Desde un punto de vista fáctico, y hablando en puridad, Mariano Rajoy ya no es presidente del Gobierno español. Mariano Rajoy es una suerte de testaferro que gestiona con su equipo un conjunto de políticas económicas y fiscales impuestas desde los órganos de dirección de la Unión Europea cuyo cumplimiento será supervisado periódica y sistemáticamente. Como es obvio, las Cortes tampoco legislan en sentido estricto: su principal cometido, en los próximos años, consistirán en la convalidación de los decretos-leyes que, por lo general con cierta urgencia, les remitirá el Ejecutivo. Como el presidente ya se abrasará bastante con su propia política, no menudeará sus visitas al Congreso de los Diputados a fin de evitar críticas, diatribas y sofocones superfluos. El proyecto de la UE supone una cesión de soberanía estatal a favor de instancias federales o confederales superiores; algo muy distinto es la intervención de una economía, que tiene como correlato inevitable una democracia intervenida. Una situación que, tal y como expone José Fernández-Albertos en su muy recomendable libro, parte del premeditado aislamiento de la política económica respecto a las demandas de la ciudadanía y nadie sabe dónde termina, aunque cabe sospechar que en ningún lugar demasiado salutífero para los principios democráticos y los derechos cívicos que han costado muchas décadas conquistar y consolidar.

Lo realmente terrible de esta circunstancia es que las fuerzas de resistencia ante semejante catástrofe parecen, para decirlo con suavidad, más bien exiguas. Ciertamente decenas de miles de personas recibieron en Madrid a los obreros del carbón, entre aplausos y piropos, pero uno comienza a sospechar que más que compromiso político en esas manifas se practica una catarsis colectiva sin efecto alguno en el curso de los acontecimientos. Luego media docena de idiotas provocan un incidente policial y los cuerpos y fuerzas de Seguridad del Estado ya tienen pretexto para soltar patadas y porrazos con una seña que, hace un par de años, hubiera supuesto una fulminante solicitud de dimisión del ministro del Interior. Sí, soy pesimista. Y cuando leo algunas de las alternativas que se plantean desde sensibilidades dizque de izquierdas mi pesimismo empieza a transformarse en desolación. Observen ustedes las propuestas de una Asociación de Inspectores Fiscales para aumentar la recaudación.

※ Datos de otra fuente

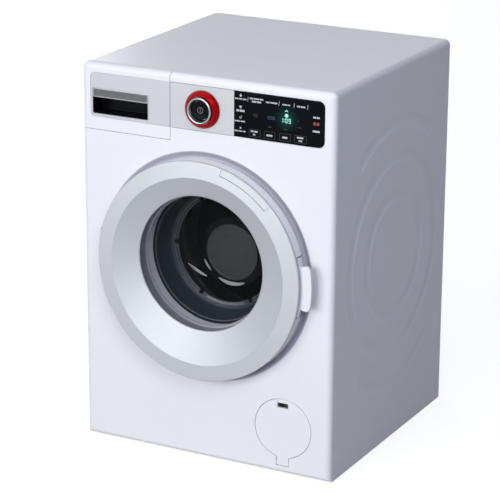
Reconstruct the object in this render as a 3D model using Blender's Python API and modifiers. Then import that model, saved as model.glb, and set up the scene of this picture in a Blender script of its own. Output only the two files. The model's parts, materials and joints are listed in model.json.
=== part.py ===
"""Toy washing machine, a battery front loader for a play kitchen.

Metres, +Z up. X runs across the front and Y from front to back. The origin lies on the
floor, under the middle of the bounding box. Sizes behind the front panel are given as a
depth: zero on the panel's face, positive towards the back, negative towards the child.
"""
import math

import bmesh
import bpy
from mathutils import Matrix, Vector

MM = 0.001
TURN = 2 * math.pi

# Clearances shared by all pieces
GAP = 0.3 * MM
RUNNING_GAP = 0.6 * MM
SINK = 0.6 * MM
OVERRUN = 1.5 * MM
MERGE = 0.001 * MM

# Cabinet
CABINET_WIDTH = 184 * MM
CABINET_DEPTH = 176 * MM
CABINET_HEIGHT = 260 * MM
WALL = 2.4 * MM
EDGE_RADIUS = 4 * MM
EDGE_SEGMENTS = 3
DOOR_PROJECTION = 13 * MM
FRONT = DOOR_PROJECTION - (CABINET_DEPTH + DOOR_PROJECTION) / 2
HALF_WIDTH = CABINET_WIDTH / 2

# Feet and base
FOOT_PROUD = 0.8 * MM
FOOT_RADIUS = 7 * MM
FOOT_RECESS = 1.2 * MM
FOOT_INSET = 16 * MM
BASE_THICKNESS = 2.4 * MM
BASE_RIB_HEIGHT = 4 * MM
BASE_RIB_WIDTH = 1.8 * MM

# Rear cover
REAR_RIM = 2.4 * MM
REAR_LIP_HEIGHT = 4 * MM
REAR_LIP_WIDTH = 1.6 * MM
SCREW_COLUMN_RADIUS = 4.5 * MM
SCREW_COLUMN_INSET = 6.4 * MM
SCREW_COLUMN_LENGTH = 24 * MM
SCREW_COLUMN_HEIGHT_SHARES = (0.055, 0.5, 0.945)
SCREW_HEAD_RADIUS = 2.7 * MM
SCREW_HEAD_HEIGHT = 1.5 * MM
SCREW_SHANK_RADIUS = 1.25 * MM
SCREW_LENGTH = 9 * MM

# Pressed rings in the two side walls
SIDE_RING_DEPTH_CENTRE = 92 * MM
SIDE_RING_HEIGHT_CENTRE = 131 * MM
SIDE_RING_RADII = ((37 * MM, 45.5 * MM), (62.5 * MM, 70.5 * MM))
SIDE_ARC_RADII = (86 * MM, 94.5 * MM)
SIDE_ARC_HALF_ANGLE = math.radians(40)
SIDE_GROOVE = 0.9 * MM
SIDE_GROOVE_SLOPE = 1.6 * MM
SIDE_RING_STEPS = 24
SIDE_ARC_STEPS = 6

# Control band across the top of the front
BAND_LEFT_MARGIN = 6.7 * MM
BAND_RIGHT_MARGIN = 7.8 * MM
BAND_TOP_MARGIN = 6.3 * MM
BAND_HEIGHT = 29.7 * MM
DRAWER_LABEL_WIDTH = 59.5 * MM
FASCIA_WIDTH = 46.6 * MM
BAND_LEFT = BAND_LEFT_MARGIN - HALF_WIDTH
BAND_RIGHT = HALF_WIDTH - BAND_RIGHT_MARGIN
BAND_HIGH = CABINET_HEIGHT - BAND_TOP_MARGIN
BAND_LOW = BAND_HIGH - BAND_HEIGHT
BAND_CORNER = 4 * MM
DRAWER_SEAM = BAND_LEFT + DRAWER_LABEL_WIDTH
DISPLAY_LEFT = DRAWER_SEAM + FASCIA_WIDTH
BAND_POCKET = 0.9 * MM
FASCIA_THICKNESS = 0.6 * MM
DISPLAY_THICKNESS = 0.9 * MM
READOUT_LEFT_INSET = 9.2 * MM
READOUT_RIGHT_INSET = 12.2 * MM
READOUT_LEFT = DISPLAY_LEFT + READOUT_LEFT_INSET
READOUT_RIGHT = BAND_RIGHT - READOUT_RIGHT_INSET
READOUT_MARGIN = 4.5 * MM

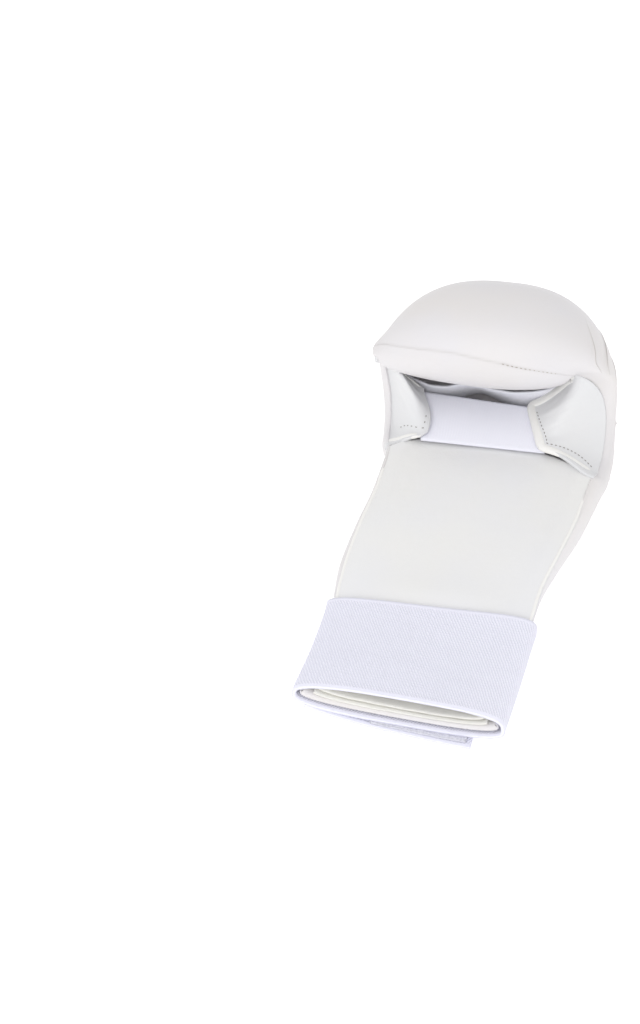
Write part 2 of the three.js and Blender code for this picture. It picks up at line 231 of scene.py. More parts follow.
# a hem: leather folded round an edge, wide across the sheet and thin through it
def hemMesh(name, points, ups, wide, thick):
    bm = bmesh.new()
    around = 12
    bmesh.ops.create_grid(bm, x_segments=len(points) - 1, y_segments=around, size=1)
    for vert in bm.verts:
        i = round((vert.co.x + 1) / 2 * (len(points) - 1))
        turn = (vert.co.y + 1) * math.pi
        before, after = points[max(0, i - 1)], points[min(len(points) - 1, i + 1)]
        along = (after - before).normalized()
        across = ups[i].cross(along).normalized()
        up = along.cross(across)
        ends = mix(0.4, 1, ease(min(i, len(points) - 1 - i), 0, 3))
        spot = across * math.cos(turn) * wide / 2 + up * math.sin(turn) * thick / 2
        vert.co = (points[i] + spot * ends) * mm
    bmesh.ops.remove_doubles(bm, verts=bm.verts, dist=1e-6)
    bmesh.ops.holes_fill(bm, edges=[e for e in bm.edges if e.is_boundary], sides=0)
    bmesh.ops.recalc_face_normals(bm, faces=bm.faces)
    mesh = bpy.data.meshes.new(name)
    bm.to_mesh(mesh)
    bm.free()
    return mesh


def normalAt(surface, u, v):
    e = 0.01
    du = surface(min(1, u + e), v) - surface(max(0, u - e), v)
    dv = surface(u, min(1, v + e)) - surface(u, max(0, v - e))
    up = du.cross(dv).normalized()
    return -up if up.z < 0 else up


# short threads along a line, each lying on the surface under it
def stitchMesh(name, spots, length, width):
    bm = bmesh.new()
    for here, along, up in spots:
        along = (along + up * random.uniform(-0.06, 0.06)).normalized()
        across = up.cross(along).normalized()
        turn = Matrix((along, across, along.cross(across))).transposed().to_4x4()
        size = Matrix.Diagonal((length / 2, width / 2, width / 2.6, 1))
        bmesh.ops.create_icosphere(
            bm, subdivisions=1, radius=mm,
            matrix=Matrix.Translation(here * mm) @ turn @ size,
        )
    mesh = bpy.data.meshes.new(name)
    bm.to_mesh(mesh)
    bm.free()
    return mesh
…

Estos técnicos de buen corazón apuntan, por ejemplo, que la reducción de la economía sumergida “en diez puntos” supondría una recaudación fiscal de nada menos 38.577 millones de pesetas. Pero, hombre, hombre, si tú obligas a aflorar fiscalmente la economía sumergida, la mayoría de los negocios que reptan por esas alcantarillas se extinguirían. Porque la mayor parte de las actividades de la economía sumergida tienen ese margen de rentabilidad que las convierte en interesantes a sus desaprensivos muñidores, precisamente, en eludir cualquier responsabilidad tributaria. Con estos fantasiosos placebos nos consolamos mientras se construye a martillazos, sobre la espalda de la mayoría, un modelo social depredador, encanallado y brutal cuya legitimidad democrática se evapora entre telediario y telediario.